When the Japan Bowl, the postseason college all-star game, used to be held, the Giants sent two scouts along on the players' chartered plane. One reason was that they could give aptitude tests to a captive audience. The more important reason was to assess how the players interacted with their peers. One year only two players were red-flagged on the entire jumbo jet. One was Ricky Watters, a major talent who has been a pain to his coaches and employers since he came into the NFL.

If the San Diego Chargers had sent a scout or a security man to Pullman, Wash., to check out the favorite off-campus hangout of quarterback Ryan Leaf, they might have saved themselves some heartache. Leaf should have been a hero in the place. It was the opposite. His unpaid bar tabs were tacked up on the wall for the public to see.

It might have told the Chargers something they needed to know.

Wolford was paid illegal bonus

It turns out the reason the Steelers turned themselves in to the NFL in light of the upcoming investigation of illegal salary-cap manipulations is that they paid ex-Bill Will Wolford an illegal $400,000 bonus when he agreed to make the switch from guard back to his old left tackle position last year. Wolford is retired now.

Around the camps

Aaron Gibson, the huge offensive lineman from Wisconsin whom the Detroit Lions drafted in the first round, is out for the season due to a shoulder injury. Their top rookie defensive lineman, Jared DeVries, also is headed for IR because of a foot injury.

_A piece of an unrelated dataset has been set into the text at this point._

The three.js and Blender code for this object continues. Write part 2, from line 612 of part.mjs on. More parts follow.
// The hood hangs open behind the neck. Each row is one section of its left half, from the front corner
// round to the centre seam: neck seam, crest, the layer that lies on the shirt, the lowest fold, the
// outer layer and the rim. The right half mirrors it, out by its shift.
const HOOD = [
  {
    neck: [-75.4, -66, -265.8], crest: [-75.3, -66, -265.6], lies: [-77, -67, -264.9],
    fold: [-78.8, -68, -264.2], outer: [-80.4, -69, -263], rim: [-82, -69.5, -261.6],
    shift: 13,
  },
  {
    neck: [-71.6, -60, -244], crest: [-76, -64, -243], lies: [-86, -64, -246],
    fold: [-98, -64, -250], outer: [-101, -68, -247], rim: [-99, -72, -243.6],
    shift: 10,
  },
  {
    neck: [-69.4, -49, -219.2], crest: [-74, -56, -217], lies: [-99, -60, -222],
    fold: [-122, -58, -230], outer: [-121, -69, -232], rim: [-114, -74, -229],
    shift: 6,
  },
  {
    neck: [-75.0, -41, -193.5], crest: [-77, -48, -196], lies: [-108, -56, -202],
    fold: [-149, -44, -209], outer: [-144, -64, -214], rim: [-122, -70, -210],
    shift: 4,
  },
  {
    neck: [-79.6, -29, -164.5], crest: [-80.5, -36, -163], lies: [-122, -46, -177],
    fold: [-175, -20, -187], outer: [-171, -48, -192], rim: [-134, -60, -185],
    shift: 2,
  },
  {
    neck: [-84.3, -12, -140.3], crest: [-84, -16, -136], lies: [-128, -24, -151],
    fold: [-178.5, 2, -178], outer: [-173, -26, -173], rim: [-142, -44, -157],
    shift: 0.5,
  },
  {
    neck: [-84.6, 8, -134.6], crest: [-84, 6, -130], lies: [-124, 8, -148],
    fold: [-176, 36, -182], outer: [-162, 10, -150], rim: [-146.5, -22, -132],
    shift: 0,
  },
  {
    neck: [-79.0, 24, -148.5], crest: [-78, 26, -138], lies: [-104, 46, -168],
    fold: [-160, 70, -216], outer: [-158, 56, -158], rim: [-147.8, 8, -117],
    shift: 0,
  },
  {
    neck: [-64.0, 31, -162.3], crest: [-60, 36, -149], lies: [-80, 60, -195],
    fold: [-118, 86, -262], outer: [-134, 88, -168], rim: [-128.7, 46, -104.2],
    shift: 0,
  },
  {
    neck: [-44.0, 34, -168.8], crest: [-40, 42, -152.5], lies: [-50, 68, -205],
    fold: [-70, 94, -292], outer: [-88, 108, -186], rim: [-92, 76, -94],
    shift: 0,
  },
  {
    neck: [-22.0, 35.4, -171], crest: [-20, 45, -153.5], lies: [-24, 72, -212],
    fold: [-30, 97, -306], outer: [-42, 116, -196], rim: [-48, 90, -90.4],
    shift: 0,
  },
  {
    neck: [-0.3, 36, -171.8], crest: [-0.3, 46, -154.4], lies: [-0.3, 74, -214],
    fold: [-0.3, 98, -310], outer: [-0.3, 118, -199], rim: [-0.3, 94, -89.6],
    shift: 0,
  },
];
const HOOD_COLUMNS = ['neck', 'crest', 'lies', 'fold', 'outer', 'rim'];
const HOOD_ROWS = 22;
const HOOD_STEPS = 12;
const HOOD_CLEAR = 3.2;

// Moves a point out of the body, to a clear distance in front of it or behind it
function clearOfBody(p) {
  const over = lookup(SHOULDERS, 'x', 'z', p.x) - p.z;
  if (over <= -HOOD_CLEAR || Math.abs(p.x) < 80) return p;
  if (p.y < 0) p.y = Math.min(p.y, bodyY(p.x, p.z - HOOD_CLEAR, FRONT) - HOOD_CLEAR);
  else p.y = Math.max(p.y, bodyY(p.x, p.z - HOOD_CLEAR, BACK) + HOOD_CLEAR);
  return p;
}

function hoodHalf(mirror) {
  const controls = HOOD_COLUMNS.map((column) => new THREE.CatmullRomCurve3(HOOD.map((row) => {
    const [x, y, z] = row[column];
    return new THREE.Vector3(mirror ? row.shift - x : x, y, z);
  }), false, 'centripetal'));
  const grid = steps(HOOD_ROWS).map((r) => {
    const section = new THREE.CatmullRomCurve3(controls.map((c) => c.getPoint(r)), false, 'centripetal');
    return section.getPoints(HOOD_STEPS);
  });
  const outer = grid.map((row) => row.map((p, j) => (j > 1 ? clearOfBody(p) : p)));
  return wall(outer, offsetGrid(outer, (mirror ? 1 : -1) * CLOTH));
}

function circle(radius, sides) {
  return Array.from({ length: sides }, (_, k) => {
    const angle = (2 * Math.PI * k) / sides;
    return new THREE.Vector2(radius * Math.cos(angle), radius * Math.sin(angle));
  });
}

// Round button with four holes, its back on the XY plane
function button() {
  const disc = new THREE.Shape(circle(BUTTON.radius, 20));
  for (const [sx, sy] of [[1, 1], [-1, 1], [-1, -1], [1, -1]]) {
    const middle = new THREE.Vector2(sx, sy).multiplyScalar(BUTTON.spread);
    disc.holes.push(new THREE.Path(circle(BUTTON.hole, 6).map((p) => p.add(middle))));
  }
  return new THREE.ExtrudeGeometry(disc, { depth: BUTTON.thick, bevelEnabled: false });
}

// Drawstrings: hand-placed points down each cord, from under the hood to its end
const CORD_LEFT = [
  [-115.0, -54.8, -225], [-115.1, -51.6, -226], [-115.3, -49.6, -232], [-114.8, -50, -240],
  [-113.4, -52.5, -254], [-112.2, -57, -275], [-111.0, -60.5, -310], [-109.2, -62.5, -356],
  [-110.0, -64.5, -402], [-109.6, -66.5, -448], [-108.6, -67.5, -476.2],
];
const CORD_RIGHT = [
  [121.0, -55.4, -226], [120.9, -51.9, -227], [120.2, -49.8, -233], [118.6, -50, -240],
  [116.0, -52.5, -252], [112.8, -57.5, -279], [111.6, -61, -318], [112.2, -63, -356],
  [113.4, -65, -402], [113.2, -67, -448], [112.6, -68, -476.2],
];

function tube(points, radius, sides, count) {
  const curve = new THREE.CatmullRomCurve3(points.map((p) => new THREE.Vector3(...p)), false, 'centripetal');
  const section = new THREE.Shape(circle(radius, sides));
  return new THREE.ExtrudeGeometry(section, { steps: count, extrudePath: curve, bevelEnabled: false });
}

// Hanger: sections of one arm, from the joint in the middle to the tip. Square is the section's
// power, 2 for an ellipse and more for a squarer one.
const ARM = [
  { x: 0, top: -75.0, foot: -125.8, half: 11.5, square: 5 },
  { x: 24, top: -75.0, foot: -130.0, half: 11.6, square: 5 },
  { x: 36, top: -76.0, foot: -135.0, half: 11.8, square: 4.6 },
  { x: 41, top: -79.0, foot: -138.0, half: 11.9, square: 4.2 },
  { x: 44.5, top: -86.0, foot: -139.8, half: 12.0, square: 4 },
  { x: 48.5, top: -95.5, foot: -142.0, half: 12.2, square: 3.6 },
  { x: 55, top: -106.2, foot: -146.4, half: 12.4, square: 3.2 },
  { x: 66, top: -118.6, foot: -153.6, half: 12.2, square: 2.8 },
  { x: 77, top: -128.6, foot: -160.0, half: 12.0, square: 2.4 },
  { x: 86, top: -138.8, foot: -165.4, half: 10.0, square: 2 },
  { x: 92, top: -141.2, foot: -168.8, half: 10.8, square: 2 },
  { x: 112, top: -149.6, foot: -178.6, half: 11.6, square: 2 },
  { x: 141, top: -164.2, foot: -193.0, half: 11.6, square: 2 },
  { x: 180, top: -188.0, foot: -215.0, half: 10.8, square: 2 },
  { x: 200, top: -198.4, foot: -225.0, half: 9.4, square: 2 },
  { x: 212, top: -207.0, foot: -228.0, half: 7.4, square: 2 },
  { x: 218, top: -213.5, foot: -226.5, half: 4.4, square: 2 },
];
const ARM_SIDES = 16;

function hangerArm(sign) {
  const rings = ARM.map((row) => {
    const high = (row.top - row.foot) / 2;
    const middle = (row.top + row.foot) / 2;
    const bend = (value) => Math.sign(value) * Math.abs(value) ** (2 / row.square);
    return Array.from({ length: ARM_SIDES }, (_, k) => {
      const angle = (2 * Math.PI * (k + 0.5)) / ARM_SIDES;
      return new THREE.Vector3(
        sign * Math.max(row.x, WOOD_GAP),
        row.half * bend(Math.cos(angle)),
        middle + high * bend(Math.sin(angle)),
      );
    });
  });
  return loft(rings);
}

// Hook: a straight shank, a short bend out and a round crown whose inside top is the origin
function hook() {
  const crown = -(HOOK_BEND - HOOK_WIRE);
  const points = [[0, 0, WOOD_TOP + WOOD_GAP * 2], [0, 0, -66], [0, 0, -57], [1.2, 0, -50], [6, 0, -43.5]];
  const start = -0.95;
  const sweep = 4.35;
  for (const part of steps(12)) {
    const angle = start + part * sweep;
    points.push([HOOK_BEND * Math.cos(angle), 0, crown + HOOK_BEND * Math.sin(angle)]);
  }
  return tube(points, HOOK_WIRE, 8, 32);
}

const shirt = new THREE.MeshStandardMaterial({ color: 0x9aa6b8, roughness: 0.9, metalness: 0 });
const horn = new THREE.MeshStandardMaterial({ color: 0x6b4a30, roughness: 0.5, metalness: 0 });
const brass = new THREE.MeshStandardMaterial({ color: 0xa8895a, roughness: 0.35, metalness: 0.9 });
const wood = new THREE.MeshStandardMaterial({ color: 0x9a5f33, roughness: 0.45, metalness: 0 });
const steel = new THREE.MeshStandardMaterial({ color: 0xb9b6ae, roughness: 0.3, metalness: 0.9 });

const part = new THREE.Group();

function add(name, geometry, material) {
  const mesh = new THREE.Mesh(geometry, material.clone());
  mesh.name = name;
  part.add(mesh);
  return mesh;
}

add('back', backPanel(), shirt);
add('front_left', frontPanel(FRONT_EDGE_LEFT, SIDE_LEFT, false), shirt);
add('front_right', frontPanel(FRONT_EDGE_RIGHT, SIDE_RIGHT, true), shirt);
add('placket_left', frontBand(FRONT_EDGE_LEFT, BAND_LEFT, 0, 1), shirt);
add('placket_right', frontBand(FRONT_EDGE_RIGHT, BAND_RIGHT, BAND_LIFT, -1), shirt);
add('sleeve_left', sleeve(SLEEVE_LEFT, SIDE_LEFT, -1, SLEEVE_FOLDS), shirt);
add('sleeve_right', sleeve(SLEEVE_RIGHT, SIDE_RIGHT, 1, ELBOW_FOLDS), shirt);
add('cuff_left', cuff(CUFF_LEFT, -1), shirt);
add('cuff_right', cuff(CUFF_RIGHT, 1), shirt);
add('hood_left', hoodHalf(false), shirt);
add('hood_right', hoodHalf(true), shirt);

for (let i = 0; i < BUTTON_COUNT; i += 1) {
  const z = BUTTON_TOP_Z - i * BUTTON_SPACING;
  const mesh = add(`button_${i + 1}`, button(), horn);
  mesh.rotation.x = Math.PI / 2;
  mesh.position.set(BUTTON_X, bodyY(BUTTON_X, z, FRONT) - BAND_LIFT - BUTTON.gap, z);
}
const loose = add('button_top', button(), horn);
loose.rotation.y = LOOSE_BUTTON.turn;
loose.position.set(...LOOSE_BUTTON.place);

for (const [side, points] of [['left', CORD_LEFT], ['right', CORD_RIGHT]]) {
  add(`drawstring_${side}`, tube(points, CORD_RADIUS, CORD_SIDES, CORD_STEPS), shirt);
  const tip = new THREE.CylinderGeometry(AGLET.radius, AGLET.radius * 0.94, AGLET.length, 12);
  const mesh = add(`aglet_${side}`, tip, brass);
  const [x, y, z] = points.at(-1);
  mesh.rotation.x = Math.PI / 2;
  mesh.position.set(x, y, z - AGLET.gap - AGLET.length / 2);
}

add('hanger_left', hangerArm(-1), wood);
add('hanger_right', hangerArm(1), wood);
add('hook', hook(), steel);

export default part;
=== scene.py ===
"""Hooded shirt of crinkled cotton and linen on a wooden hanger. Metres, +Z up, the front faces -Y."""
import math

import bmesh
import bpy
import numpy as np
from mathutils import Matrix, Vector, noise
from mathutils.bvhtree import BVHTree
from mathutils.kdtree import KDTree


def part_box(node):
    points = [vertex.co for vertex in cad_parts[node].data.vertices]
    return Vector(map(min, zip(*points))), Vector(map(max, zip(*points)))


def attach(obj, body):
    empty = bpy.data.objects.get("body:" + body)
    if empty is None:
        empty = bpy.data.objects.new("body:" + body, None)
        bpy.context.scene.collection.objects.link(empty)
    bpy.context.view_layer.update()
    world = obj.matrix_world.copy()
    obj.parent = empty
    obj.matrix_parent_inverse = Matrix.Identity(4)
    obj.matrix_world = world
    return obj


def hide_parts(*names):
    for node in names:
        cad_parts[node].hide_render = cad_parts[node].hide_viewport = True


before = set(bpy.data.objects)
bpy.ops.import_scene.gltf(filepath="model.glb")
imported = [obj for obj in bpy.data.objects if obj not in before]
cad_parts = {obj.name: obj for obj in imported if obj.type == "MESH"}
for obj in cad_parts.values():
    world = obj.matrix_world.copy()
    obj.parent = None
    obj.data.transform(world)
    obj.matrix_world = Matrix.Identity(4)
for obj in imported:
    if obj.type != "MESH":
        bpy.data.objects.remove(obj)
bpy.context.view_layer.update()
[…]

Lawrence Phillips (remember him?), improved from his first game with the 49ers in which he averaged 2 yards a carry. In the Niners' victory over Oakland last Sunday he averaged 2.3 yards on 10 carries.

The Packers' decision to deal wide receiver Derrick Mayes to Seattle and their old coach, Mike Holmgren, had a lot to do with Mayes' very public role in the Notre Dame scandal. The female Irish booster who spent thousands of dollars, which she embezzled from her employer, entertaining the school's football players lavished a great deal of that money on Mayes when he was a Golden Domer. The Pack didn't want the distractions.

With Chris Spielman now retired, the next middle linebacker on the Cleveland depth chart is rookie Wali Ranier of Virginia, a fourth-round draft choice. He's unlikely to stay in the starting lineup. The Browns are going the same route Carolina traveled when it was an expansion team, relying almost entirely on veterans. Their only rookie starter so far is wide receiver Kevin Johnson of Syracuse.

The comeback of ex-Indy linebacker Quentin Coryatt with Dallas is being short-circuited by tendinitis in his Achilles tendon as well as hamstring trouble.

Arthritis in his knee may keep House Ballard out of Seattle's starting lineup and he's blaming the artificial turf on which he played in Buffalo during his early career.

Swift Tony Simmons, a disappointing second-round draftee a year ago, is challenging Shawn Jefferson for a starting wide receiver's job in New England.